_Task description_: Quote verbatim every line from the line containing "const sleeveTube = routed(SLEEVE_ROUTE, SLEEVE_OUTER, 14);" to the line containing "zip(*points))), Vector(map(max, zip(*points)))", inclusive of both, and no other line.

— Start of Dataset section —

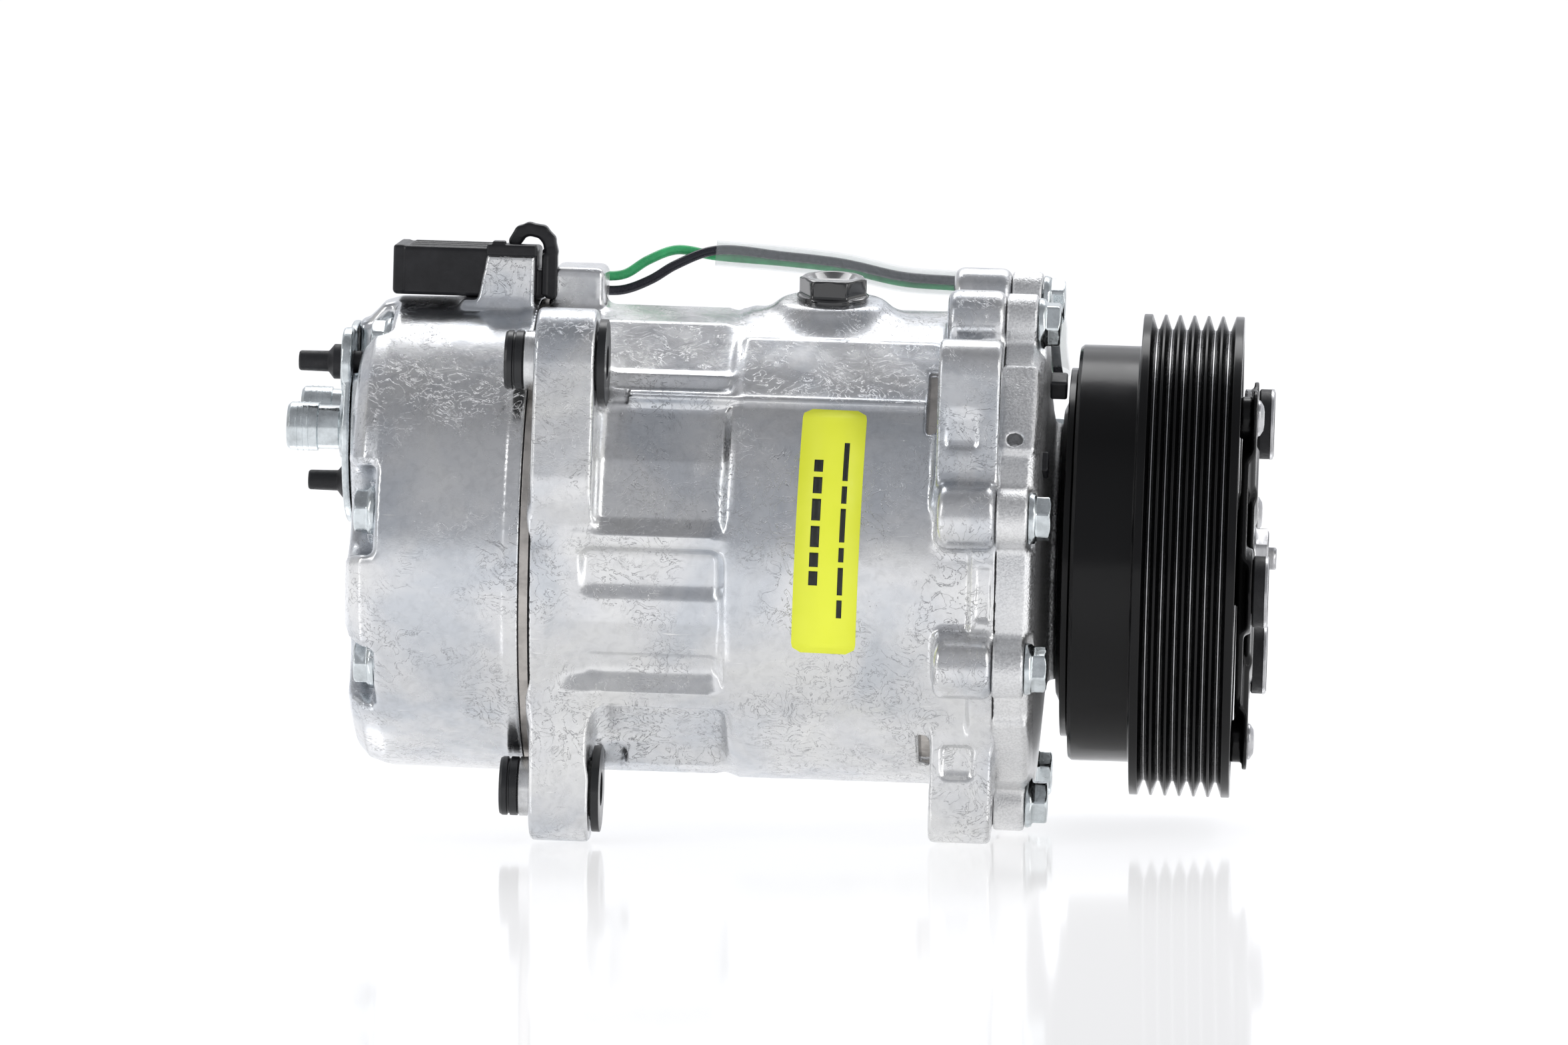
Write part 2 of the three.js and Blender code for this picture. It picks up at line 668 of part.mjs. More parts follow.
// The hub: a splined boss, three arms to the armature rivets, three pads under the rubber
// dampers, and the collars that stand the arms off the armature.
function clutchHub() {
  const [x0, x1] = HUB_PLATE;
  const boss = turned([
    [99, HUB_BORE],
    [99, 12],
    [114.3, 12],
    [114.3, 27],
    [x1, 27],
    [x1, HUB_BORE],
  ], 20);
  const pieces = [ring(x0, x1, 20, 30, 20)];
  for (const angle of RIVET_ANGLES) {
    const arm = new THREE.BoxGeometry(x1 - x0, RIVET_CIRCLE - 20, 14);
    arm.translate((x0 + x1) / 2, -(RIVET_CIRCLE + 20) / 2, 0).rotateX(-radians(angle));
    pieces.push(solid(arm), rod(x0, x1, 7, around(angle, RIVET_CIRCLE)));
    pieces.push(rod(113.3, x1, 5.2, around(angle, RIVET_CIRCLE), 8));
  }
  for (const angle of DAMPER_ANGLES) pieces.push(rod(x0, x1, 10.5, around(angle, DAMPER_CIRCLE), 16));
  return join(boss, ...pieces);
}
const HUB_BORE = SHAFT_RADIUS + 0.05;
add("clutch_hub", clutchHub(), blackSteel);

DAMPER_ANGLES.forEach((angle, k) => {
  const { y, z } = around(angle, DAMPER_CIRCLE);
  const cup = turned([
    [HUB_PLATE[1] + 0.1, 0],
    [HUB_PLATE[1] + 0.1, DAMPER_RADIUS],
    [DAMPER_END - 1, DAMPER_RADIUS],
    [DAMPER_END, DAMPER_RADIUS - 0.5],
    [DAMPER_END, 0],
  ], 20);
  add(`damper_${k + 1}`, cup, rubber, [0, y, z]);
});

add(
  "hub_bolt",
  turned([
    [116.6, 0],
    [116.6, 7.9],
    [120.6, 7.9],
    [121.2, 7.3],
    [121.2, 2.8],
    [HUB_BOLT_END, 2.8],
    [HUB_BOLT_END, 0],
  ], 20),
  bareSteel,
);

// ---------------------------------------------------------------- drive shaft and lug plate

const driveShaft = turned([
  [-46, 0],
  [-46, SHAFT_RADIUS - 1],
  [-45, SHAFT_RADIUS],
  [112, SHAFT_RADIUS],
  [116.2, SHAFT_RADIUS - 0.6],
  [116.2, 0],
], 20);
add("drive_shaft", driveShaft, bareSteel);

// Turns a piece drawn at the top of the shaft round to the side where the plate stays back.
const toTdcSide = (shape) => shape.rotate([90 - TDC_ANGLE, 0, 0]);

// The lug plate turns with the shaft. Two lugs carry the link to the tilting journal.
function lugPlate() {
  const disc = turned([
    [48.8, SHAFT_RADIUS + 0.05],
    [48.8, 14],
    [51.5, 14],
    [51.5, 42],
    [58, 42],
    [58, 30],
    [60.5, 30],
    [60.5, SHAFT_RADIUS + 0.05],
  ], 20);
  const lug = (y) => block([48.8, 52], [y - 3, y + 3], [20, 32]);
  return join(disc, toTdcSide(lug(-9)), toTdcSide(lug(9)));
}
add("lug_plate", lugPlate(), bareSteel);

// ---------------------------------------------------------------- tilting journal and wobble plate

const HINGE_BALL_RADIUS = 13;
const PLATE_REAR = BALL_PLANE - 1.5;
const PLATE_FRONT = BALL_PLANE + 10;
const JOURNAL_FRONT = BALL_PLANE + 17.6;

function hingeBall() {
  const sphere = solid(new THREE.SphereGeometry(HINGE_BALL_RADIUS, 16, 10)
    .rotateZ(-Math.PI / 2).translate(BALL_PLANE, 0, 0));
  const ends = block([BALL_PLANE - 9, BALL_PLANE + 9], [-20, 20], [-20, 20]);
  return cut(sphere.intersect(ends), rod(-30, 30, SHAFT_BORE, undefined, 20));
}
add("hinge_ball", hingeBall(), bareSteel);

function journal() {
  const body = turned([
    [PLATE_REAR, 13.4],
    [PLATE_REAR, 21.4],
    [PLATE_FRONT + 0.4, 21.4],
    [PLATE_FRONT + 0.4, 34],
    [JOURNAL_FRONT, 34],
    [JOURNAL_FRONT, 18.6],
    [BALL_PLANE + 7, 13.4],
  ], 24);
  return body.add(toTdcSide(block([JOURNAL_FRONT - 1, JOURNAL_FRONT + 1.6], [-5.5, 5.5], [20, 29])));
}
add("journal", journal(), bareSteel);

// The wobble plate doesn't turn: a fork on its rim slides along the guide pin. Each rod
// ball sits in a pocket that leaves it room to move outwards as the plate tilts.
function wobblePlate() {
  const tilt = radians(MAX_TILT);
  const shift = CYLINDER_PITCH * (Math.sin(tilt) ** 2 + Math.cos(tilt) - 1);
  const deep = CYLINDER_PITCH * Math.sin(tilt) * (1 - Math.cos(tilt));
  const disc = ring(PLATE_REAR, PLATE_FRONT, 21.8, 48.2, 24);
  const fork = toTdcSide(block([PLATE_REAR, PLATE_FRONT], [-6.2, 6.2], [43, 51.3]));
  const slot = toTdcSide(block([PLATE_REAR - 1, PLATE_FRONT + 1], [-3.1, 3.1], [44.8, 60]));
  const pockets = cylinderAngles.map((angle) => {
    const { y, z } = around(angle, CYLINDER_PITCH);
    const side = Math.cos(radians(angle - TDC_ANGLE));
    const move = around(TDC_ANGLE, (shift / 2) * side);
    const room = ROD_BALL_RADIUS + 0.5 + (shift / 2) * Math.abs(side);
    const floor = BALL_PLANE + ROD_BALL_RADIUS + 0.4 + Math.max(0, deep * side);
    return rod(PLATE_REAR - 1, floor, room, { y: y + move.y, z: z + move.z });
  });
  return cut(join(disc, fork), slot, ...pockets);
}
add("wobble_plate", wobblePlate(), machinedAluminium);

add("guide_pin", rod(GUIDE_PIN.rear, GUIDE_PIN.front, GUIDE_PIN.radius, GUIDE_PIN, 8), bareSteel);

// ---------------------------------------------------------------- pistons with their rods

const PISTON_CROWN = -58.6;
const PISTON_SKIRT = -36.5;
const piston = geometryOf(turned([
  [PISTON_CROWN, 0],
  [PISTON_CROWN, BORE_RADIUS - 0.06],
  [PISTON_SKIRT, BORE_RADIUS - 0.06],
  [PISTON_SKIRT, 11.5],
  [-50, 11.5],
  [-50, 3.6],
  [-45, 2.8],
  [BALL_PLANE - 3.1, 2.8],
  [BALL_PLANE, ROD_BALL_RADIUS],
  [BALL_PLANE + 3, 3],
  [BALL_PLANE + ROD_BALL_RADIUS, 0],
], 12));
cylinderAngles.forEach((angle, k) => {
  const { y, z } = around(angle, CYLINDER_PITCH);
  add(`piston_${k + 1}`, piston, machinedAluminium, [0, y, z]);
});

// ---------------------------------------------------------------- coil connector and lead

const CONNECTOR = { rear: -98.5, front: -62.8, low: 60, high: 72.2, near: -11.6, far: 8.6 };
function connectorHousing() {
  const { rear, front, low, high, near, far } = CONNECTOR;
  const shell = block([rear, front], [near, far], [low, high]);
  const mouth = block([rear - 1, rear + 14], [near + 1.6, far - 1.6], [low + 1.6, high - 1.6]);
  const foot = block([front - 1, -60.6], [near + 2, far - 2], [low, 67]);
  const tab = block([-61.8, -60.7], [-6, 4], [66, 72]);
  const pins = [-5, 2].map((y) => block([rear + 6.5, rear + 15], [y - 0.5, y + 0.5], [65, 67.4]));
  return join(cut(shell, mouth), foot, tab, ...pins);
}
add("connector_housing", connectorHousing(), blackPlastic);

// A sprung hook over the connector's front end.
function connectorHook() {
  const bend = new THREE.CatmullRomCurve3([
    new THREE.Vector3(-61, 11.3, 63),
    new THREE.Vector3(-61.2, 11.3, 72),
    new THREE.Vector3(-63.6, 11.3, 76.2),
    new THREE.Vector3(-67, 11.3, 76.2),
    new THREE.Vector3(-70, 11.3, 73.4),
  ]);
  const section = new THREE.Shape([
    new THREE.Vector2(-1.1, -1.4),
    new THREE.Vector2(1.1, -1.4),
    new THREE.Vector2(1.1, 1.4),
    new THREE.Vector2(-1.1, 1.4),
  ]);
  return new THREE.ExtrudeGeometry(section, { steps: 10, bevelEnabled: false, extrudePath: bend });
}
add("connector_hook", geometryOf(solid(connectorHook())), blackPlastic);

// A tube along a route: a round section with eight sides swept along a smooth curve.
function routed(points, radius, steps, sides = 8) {
  const path = new THREE.CatmullRomCurve3(points.map((p) => new THREE.Vector3(...p)));
  const section = new THREE.Shape(
    [...Array(sides).keys()].map((k) => {
      const angle = (2 * Math.PI * k) / sides;
      return new THREE.Vector2(radius * Math.cos(angle), radius * Math.sin(angle));
    }),
  );
  return solid(new THREE.ExtrudeGeometry(section, { steps, bevelEnabled: false, extrudePath: path }));
}

const WIRE_RADIUS = 1.2;
const WIRE_OFFSET = [0, -1, 0.76]; // from the middle of the sleeve to the green wire
const SLEEVE_INNER = 2.9;
const SLEEVE_OUTER = 3.25;

// The two wires leave the connector, arch over the body and share a clear sleeve, which
// passes behind the top bolt lugs and down the front housing to the coil.
const SLEEVE_ROUTE = [
  [-20, 19, 70.6],
  [-3, 20, 69.6],
  [12, 21, 68.2],
  [27, 23.5, 65.2],
  [40, 28.5, 64.2],
  [52, 30, 63.4],
  [59.5, 28, 62],
  [64.9, 23.4, 56.8],
  [66, 17, 49.6],
  [67, 12, 43.6],
];
const LEAD_TAIL = [[68.3, 9.3, 39.6]];
const beside = (points, side) =>
  points.map((point) => point.map((value, k) => value + side * WIRE_OFFSET[k]));
const GREEN_ROUTE = [
  [-58.5, 16.5, 64.6],
  [-51, 17, 64.2],
  [-43, 17.5, 64.6],
  [-37, 18, 68.3],
  [-30, 18.5, 71.4],
  ...beside([...SLEEVE_ROUTE, ...LEAD_TAIL], 1),
];
const BLACK_ROUTE = [
  [-58.5, 16.5, 60.8],
  [-51, 17, 60.6],
  [-43, 17.5, 60.8],
  [-36, 18, 63.4],
  [-30, 18.5, 66.8],
  ...beside([...SLEEVE_ROUTE, ...LEAD_TAIL], -1),
];
const sleeveTube = routed(SLEEVE_ROUTE, SLEEVE_OUTER, 14);
const sleeveBore = routed(
  [[-22, 18.9, 70.7], ...SLEEVE_ROUTE, ...LEAD_TAIL],
  SLEEVE_INNER,
  16,
);
add("lead_green", routed(GREEN_ROUTE, WIRE_RADIUS, 24), greenWire);
add("lead_black", routed(BLACK_ROUTE, WIRE_RADIUS, 24), blackWire);
add("lead_sleeve", cut(sleeveTube, sleeveBore), clearSleeve);

compressor.position.set(0, 0, SHAFT_HEIGHT);

export default compressor;
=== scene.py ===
"""The looks of a car's air-conditioning compressor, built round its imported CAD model.

Lengths in this file are millimetres from the middle of the drive shaft, with +X towards
the belt pulley and +Z up, unless a name ends in _M.
"""

import math

import bpy
import numpy as np
import openvdb
from mathutils import Matrix, Vector


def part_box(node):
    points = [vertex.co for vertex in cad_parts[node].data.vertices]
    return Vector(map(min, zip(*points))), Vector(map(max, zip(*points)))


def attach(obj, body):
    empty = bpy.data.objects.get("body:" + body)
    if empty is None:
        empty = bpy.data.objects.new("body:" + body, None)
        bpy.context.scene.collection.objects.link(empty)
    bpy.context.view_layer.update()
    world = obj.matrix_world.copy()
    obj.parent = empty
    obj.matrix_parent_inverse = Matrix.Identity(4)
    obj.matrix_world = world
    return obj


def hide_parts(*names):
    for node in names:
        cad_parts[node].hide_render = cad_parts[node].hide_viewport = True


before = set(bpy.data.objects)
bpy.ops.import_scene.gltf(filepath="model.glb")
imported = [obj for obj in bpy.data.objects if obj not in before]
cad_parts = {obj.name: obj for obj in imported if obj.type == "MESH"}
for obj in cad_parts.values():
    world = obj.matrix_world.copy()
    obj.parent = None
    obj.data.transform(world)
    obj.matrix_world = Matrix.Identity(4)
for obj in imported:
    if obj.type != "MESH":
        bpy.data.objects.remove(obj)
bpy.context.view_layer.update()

MM = 0.001
TAU = 2 * math.pi
SHAFT = (0, 0)
SHAFT_HEIGHT = (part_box("drive_shaft")[0].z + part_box("drive_shaft")[1].z) / 2 / MM


def low(node, axis=0):
    """A CAD node's lowest coordinate, from the middle of the shaft."""
    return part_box(node)[0][axis] / MM - (SHAFT_HEIGHT if axis == 2 else 0)


def high(node, axis=0):
    """A CAD node's highest coordinate, from the middle of the shaft."""
    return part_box(node)[1][axis] / MM - (SHAFT_HEIGHT if axis == 2 else 0)


def span(node, axis=0):
    return low(node, axis), high(node, axis)


def middle(node):
    """(y, z) of a CAD node's middle."""
    return [sum(span(node, k)) / 2 for k in (1, 2)]


def width(node):
    return high(node, 1) - low(node, 1)


def around(angle, radius):
    """A point round the shaft: angle 0 is the near side (-Y), and 90 is straight up."""
    a = math.radians(angle)
    return -radius * math.cos(a), radius * math.sin(a)


# Stations along the shaft and the main radii, from the CAD pieces.
HEAD_FRONT = high("rear_head") + 0.5
BODY = span("compressor_body")
# The joint shows a little in front of the CAD pieces' meeting plane.
JOINT = low("front_housing") + 1.5
BODY_RADIUS = width("valve_plate") / 2 + 0.2
HEAD_BACK = -104.9
PAD_BACK = low("rear_head")
BOLT_SEAT_REAR = -97.7
BOLT_SEAT_FRONT = 62.9
BOLT_HOLE = 3.3
NEAR_UPPER = middle("bush_near_upper")
NEAR_LOWER = middle("bush_near_lower")
FAR_UPPER = middle("bush_far_upper")
FOURTH_EAR = (35, -59.5)
EAR_RADIUS = 13.2
FRONT_LOWER_EAR_RADIUS = 10.4
NEAR_FRONT_EAR_RADIUS = 8.6
REAR_EAR_X = (BODY[0], -44)
FRONT_EAR_X = (39.6, JOINT)
BUSH_BORE = 4.25
REAR_BOLT_RADIUS = 50.5
REAR_BOLT_ANGLES = [72, 10.5, -34.5, -87.3, -138.7, 169.9, 118.5]
FRONT_BOLT_RADIUS = 63
FRONT_LOBE_RADIUS = 7.9
REAR_BOLTS = [around(angle, REAR_BOLT_RADIUS) for angle in REAR_BOLT_ANGLES]
BOLT_PAIR_ANGLES = (85.5, -4.5, -94.5, 175.5)
PAIR_SPREAD = 17.2
FRONT_BOLT_ANGLES = [angle + side * PAIR_SPREAD for angle in BOLT_PAIR_ANGLES for side in (1, -1)]
FRONT_BOLTS = [around(angle, FRONT_BOLT_RADIUS) for angle in FRONT_BOLT_ANGLES]
CYLINDER_ANGLES = [41.3 - 360 / 7 * k for k in range(7)]
CYLINDER_PITCH = 38.5
CYLINDER_BORE = 14.85
CRANKCASE_RADIUS = 53
SKIN_RADIUS = 59.15
GUIDE_PIN = around(-87.27, 48.5)
GUIDE_PIN_HOLE = 2.9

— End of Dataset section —

_Correct response_:
const sleeveTube = routed(SLEEVE_ROUTE, SLEEVE_OUTER, 14);
const sleeveBore = routed(
  [[-22, 18.9, 70.7], ...SLEEVE_ROUTE, ...LEAD_TAIL],
  SLEEVE_INNER,
  16,
);
add("lead_green", routed(GREEN_ROUTE, WIRE_RADIUS, 24), greenWire);
add("lead_black", routed(BLACK_ROUTE, WIRE_RADIUS, 24), blackWire);
add("lead_sleeve", cut(sleeveTube, sleeveBore), clearSleeve);

compressor.position.set(0, 0, SHAFT_HEIGHT);

export default compressor;
=== scene.py ===
"""The looks of a car's air-conditioning compressor, built round its imported CAD model.

Lengths in this file are millimetres from the middle of the drive shaft, with +X towards
the belt pulley and +Z up, unless a name ends in _M.
"""

import math

import bpy
import numpy as np
import openvdb
from mathutils import Matrix, Vector


def part_box(node):
    points = [vertex.co for vertex in cad_parts[node].data.vertices]
    return Vector(map(min, zip(*points))), Vector(map(max, zip(*points)))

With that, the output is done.